WORK REQUIRED →
From the entries below, please gather each line containing the string "code".

PROVIDED RECORDS →

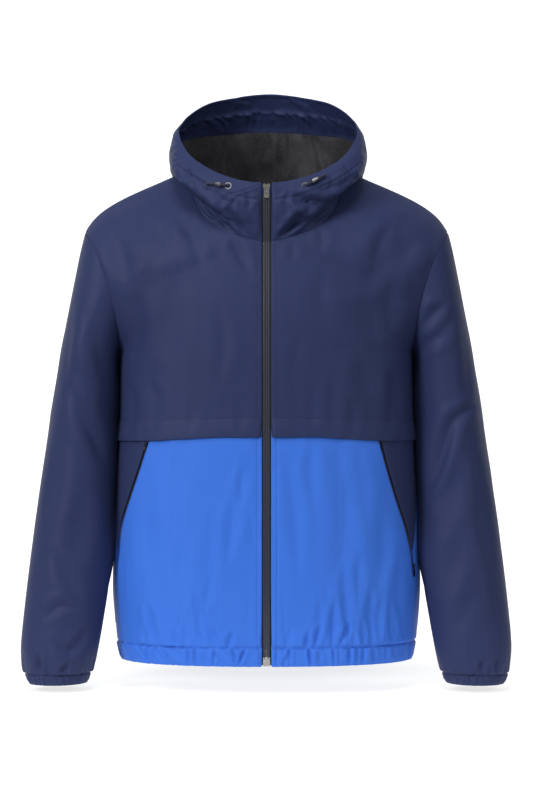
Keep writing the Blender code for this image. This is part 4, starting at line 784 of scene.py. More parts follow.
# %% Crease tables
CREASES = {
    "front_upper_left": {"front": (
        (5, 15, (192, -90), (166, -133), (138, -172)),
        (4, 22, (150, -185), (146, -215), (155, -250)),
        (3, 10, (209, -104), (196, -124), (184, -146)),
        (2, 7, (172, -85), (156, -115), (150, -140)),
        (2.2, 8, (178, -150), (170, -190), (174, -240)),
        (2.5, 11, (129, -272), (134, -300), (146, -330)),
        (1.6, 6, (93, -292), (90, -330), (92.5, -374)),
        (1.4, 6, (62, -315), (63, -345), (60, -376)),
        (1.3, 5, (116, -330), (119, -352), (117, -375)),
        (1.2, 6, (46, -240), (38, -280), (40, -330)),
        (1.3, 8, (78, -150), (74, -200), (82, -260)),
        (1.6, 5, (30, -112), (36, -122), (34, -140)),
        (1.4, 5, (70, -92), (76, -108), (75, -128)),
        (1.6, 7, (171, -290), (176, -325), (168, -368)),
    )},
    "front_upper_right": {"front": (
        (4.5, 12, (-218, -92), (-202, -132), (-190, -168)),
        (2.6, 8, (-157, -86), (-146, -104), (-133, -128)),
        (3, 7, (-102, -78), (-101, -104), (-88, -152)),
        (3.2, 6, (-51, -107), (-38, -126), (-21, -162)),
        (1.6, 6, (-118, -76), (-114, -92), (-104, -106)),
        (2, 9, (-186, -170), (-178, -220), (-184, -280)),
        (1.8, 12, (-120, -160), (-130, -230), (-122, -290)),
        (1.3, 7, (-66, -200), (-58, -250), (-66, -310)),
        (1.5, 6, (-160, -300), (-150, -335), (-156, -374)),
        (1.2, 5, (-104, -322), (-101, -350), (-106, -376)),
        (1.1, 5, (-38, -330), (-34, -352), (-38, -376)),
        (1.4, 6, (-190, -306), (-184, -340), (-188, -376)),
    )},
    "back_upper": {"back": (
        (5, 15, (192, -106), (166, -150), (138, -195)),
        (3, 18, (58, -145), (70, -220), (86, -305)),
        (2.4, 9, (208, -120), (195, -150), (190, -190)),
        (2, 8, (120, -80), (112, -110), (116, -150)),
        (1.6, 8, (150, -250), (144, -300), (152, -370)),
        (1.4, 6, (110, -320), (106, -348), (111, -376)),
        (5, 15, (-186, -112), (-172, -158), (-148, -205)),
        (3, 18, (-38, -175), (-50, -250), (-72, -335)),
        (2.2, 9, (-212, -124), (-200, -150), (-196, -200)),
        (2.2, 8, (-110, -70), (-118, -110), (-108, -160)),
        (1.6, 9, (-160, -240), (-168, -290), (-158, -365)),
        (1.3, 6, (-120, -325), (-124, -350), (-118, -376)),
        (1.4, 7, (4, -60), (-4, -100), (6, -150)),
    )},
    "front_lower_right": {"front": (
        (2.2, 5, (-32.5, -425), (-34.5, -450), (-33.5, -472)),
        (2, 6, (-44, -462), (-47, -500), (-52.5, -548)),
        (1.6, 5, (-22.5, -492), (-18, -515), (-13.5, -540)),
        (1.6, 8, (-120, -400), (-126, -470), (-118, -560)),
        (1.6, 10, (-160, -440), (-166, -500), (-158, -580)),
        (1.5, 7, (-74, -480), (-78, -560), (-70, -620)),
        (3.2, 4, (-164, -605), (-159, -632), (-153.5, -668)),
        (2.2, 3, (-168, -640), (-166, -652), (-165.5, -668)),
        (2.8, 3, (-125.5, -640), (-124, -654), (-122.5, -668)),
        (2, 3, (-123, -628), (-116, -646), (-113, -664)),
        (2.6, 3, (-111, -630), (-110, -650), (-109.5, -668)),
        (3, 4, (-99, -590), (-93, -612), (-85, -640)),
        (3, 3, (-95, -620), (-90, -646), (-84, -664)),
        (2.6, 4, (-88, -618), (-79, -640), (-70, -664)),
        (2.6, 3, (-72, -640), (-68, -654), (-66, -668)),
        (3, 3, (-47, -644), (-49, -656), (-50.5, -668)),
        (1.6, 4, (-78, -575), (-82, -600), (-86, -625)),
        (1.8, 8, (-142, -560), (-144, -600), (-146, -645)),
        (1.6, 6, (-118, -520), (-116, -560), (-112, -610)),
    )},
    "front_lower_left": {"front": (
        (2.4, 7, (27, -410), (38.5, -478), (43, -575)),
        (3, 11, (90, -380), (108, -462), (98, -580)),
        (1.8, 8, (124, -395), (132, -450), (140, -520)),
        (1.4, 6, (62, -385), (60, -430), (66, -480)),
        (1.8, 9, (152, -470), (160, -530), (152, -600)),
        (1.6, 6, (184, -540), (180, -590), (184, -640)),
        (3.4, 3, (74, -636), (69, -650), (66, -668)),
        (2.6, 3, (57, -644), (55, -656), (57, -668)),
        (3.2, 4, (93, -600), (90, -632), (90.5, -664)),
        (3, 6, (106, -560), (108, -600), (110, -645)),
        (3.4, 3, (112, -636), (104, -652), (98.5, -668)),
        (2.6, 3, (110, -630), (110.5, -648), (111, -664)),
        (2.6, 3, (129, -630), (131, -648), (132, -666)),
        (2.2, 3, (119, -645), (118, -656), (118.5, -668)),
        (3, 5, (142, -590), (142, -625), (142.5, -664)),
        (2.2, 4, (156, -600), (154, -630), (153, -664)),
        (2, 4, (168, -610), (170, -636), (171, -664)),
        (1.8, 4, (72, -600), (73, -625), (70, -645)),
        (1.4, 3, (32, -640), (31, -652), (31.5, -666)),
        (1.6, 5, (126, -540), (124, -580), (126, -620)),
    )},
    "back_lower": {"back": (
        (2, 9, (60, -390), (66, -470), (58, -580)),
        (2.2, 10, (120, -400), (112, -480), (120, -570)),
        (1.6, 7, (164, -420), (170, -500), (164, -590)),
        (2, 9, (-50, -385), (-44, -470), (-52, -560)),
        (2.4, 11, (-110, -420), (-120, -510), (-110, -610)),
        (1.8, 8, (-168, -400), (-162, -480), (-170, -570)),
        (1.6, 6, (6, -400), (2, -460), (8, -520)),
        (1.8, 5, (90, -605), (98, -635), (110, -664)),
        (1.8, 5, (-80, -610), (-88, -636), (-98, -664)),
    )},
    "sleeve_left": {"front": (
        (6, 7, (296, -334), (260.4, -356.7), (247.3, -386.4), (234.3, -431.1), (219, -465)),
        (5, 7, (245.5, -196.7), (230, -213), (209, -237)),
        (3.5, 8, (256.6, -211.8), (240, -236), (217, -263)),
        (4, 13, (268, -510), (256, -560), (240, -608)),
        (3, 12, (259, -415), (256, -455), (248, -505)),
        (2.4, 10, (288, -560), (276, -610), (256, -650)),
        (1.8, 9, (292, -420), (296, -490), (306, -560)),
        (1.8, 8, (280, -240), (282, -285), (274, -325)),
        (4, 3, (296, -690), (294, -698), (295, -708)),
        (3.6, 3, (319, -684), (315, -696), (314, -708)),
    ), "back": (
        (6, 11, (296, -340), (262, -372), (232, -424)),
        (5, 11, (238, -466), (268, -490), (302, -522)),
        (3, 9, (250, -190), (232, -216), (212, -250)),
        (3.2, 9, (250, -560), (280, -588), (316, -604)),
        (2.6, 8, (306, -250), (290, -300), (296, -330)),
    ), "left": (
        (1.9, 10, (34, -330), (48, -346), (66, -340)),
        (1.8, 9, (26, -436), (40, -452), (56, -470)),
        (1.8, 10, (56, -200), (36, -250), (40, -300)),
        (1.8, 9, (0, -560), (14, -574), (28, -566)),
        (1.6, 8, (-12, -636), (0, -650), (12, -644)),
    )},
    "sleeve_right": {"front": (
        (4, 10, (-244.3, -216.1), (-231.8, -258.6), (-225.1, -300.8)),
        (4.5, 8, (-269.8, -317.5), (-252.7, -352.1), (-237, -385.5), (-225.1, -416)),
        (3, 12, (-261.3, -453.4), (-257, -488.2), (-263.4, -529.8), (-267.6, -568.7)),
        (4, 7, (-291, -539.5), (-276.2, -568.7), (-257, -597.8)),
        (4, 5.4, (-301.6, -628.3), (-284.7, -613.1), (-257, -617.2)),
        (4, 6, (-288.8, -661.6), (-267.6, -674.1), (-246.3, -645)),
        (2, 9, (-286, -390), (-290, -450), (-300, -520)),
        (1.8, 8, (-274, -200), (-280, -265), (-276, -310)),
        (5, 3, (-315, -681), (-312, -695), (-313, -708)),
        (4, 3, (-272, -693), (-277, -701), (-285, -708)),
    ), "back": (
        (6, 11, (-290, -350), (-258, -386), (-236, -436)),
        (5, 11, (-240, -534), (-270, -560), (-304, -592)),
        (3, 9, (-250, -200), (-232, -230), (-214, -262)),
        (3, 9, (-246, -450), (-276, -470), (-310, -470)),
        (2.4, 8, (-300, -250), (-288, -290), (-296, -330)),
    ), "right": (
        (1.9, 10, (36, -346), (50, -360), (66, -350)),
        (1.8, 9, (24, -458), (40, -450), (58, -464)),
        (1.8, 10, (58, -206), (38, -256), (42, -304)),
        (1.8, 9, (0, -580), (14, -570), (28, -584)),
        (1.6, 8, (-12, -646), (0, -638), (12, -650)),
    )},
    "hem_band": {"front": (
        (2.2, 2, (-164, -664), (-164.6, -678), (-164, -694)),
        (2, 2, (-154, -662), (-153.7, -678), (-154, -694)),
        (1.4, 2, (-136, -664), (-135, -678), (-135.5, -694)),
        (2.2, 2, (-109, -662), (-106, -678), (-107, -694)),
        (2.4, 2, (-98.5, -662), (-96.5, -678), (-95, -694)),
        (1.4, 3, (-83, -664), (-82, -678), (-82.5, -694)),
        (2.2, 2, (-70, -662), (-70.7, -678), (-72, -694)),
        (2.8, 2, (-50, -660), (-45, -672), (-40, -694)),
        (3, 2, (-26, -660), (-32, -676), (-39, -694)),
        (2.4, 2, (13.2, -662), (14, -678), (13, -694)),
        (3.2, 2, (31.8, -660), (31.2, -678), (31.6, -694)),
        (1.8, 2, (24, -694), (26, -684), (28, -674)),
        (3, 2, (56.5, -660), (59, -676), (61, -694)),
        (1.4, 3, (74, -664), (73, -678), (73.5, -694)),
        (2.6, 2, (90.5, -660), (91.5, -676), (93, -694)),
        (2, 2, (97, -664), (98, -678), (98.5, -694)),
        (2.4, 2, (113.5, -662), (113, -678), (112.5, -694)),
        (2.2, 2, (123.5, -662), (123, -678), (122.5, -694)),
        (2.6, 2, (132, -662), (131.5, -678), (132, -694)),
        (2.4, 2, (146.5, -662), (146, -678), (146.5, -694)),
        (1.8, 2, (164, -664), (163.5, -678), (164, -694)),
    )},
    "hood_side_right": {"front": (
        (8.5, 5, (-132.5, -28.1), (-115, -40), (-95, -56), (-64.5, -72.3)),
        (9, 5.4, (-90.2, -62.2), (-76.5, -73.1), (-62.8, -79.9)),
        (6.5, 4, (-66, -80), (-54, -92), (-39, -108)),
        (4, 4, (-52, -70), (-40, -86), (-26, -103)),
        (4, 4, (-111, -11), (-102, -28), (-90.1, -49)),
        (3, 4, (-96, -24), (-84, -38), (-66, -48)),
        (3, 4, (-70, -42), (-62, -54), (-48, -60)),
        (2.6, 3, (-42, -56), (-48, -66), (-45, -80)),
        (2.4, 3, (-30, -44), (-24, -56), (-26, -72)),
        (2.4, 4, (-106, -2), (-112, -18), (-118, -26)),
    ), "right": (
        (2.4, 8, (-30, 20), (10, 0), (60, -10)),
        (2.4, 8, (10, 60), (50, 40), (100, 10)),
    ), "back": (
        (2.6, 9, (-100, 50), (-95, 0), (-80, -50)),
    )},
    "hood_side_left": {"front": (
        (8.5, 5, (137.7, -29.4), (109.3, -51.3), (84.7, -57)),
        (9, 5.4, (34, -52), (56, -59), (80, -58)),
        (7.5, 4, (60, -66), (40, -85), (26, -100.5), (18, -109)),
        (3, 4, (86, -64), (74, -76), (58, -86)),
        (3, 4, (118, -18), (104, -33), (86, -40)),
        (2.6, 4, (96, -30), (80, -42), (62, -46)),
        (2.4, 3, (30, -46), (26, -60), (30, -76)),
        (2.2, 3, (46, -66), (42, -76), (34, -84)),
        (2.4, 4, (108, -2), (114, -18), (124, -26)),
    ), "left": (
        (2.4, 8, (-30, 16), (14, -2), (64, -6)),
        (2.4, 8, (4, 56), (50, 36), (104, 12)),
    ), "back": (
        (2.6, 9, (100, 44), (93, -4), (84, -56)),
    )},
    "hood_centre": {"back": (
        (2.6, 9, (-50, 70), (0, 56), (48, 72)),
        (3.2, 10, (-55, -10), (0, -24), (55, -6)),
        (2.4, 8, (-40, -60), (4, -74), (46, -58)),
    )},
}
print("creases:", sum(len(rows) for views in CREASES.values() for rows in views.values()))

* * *

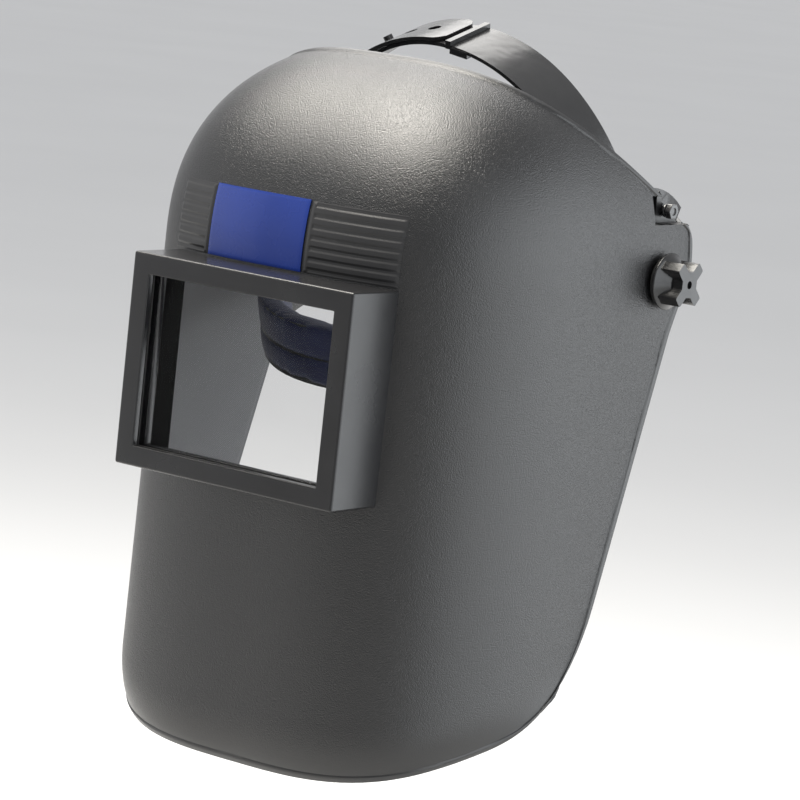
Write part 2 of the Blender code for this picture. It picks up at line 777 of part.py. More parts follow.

RESULT FOR THIS EXERCISE →
Keep writing the Blender code for this image. This is part 4, starting at line 784 of scene.py. More parts follow.
Write part 2 of the Blender code for this picture. It picks up at line 777 of part.py. More parts follow.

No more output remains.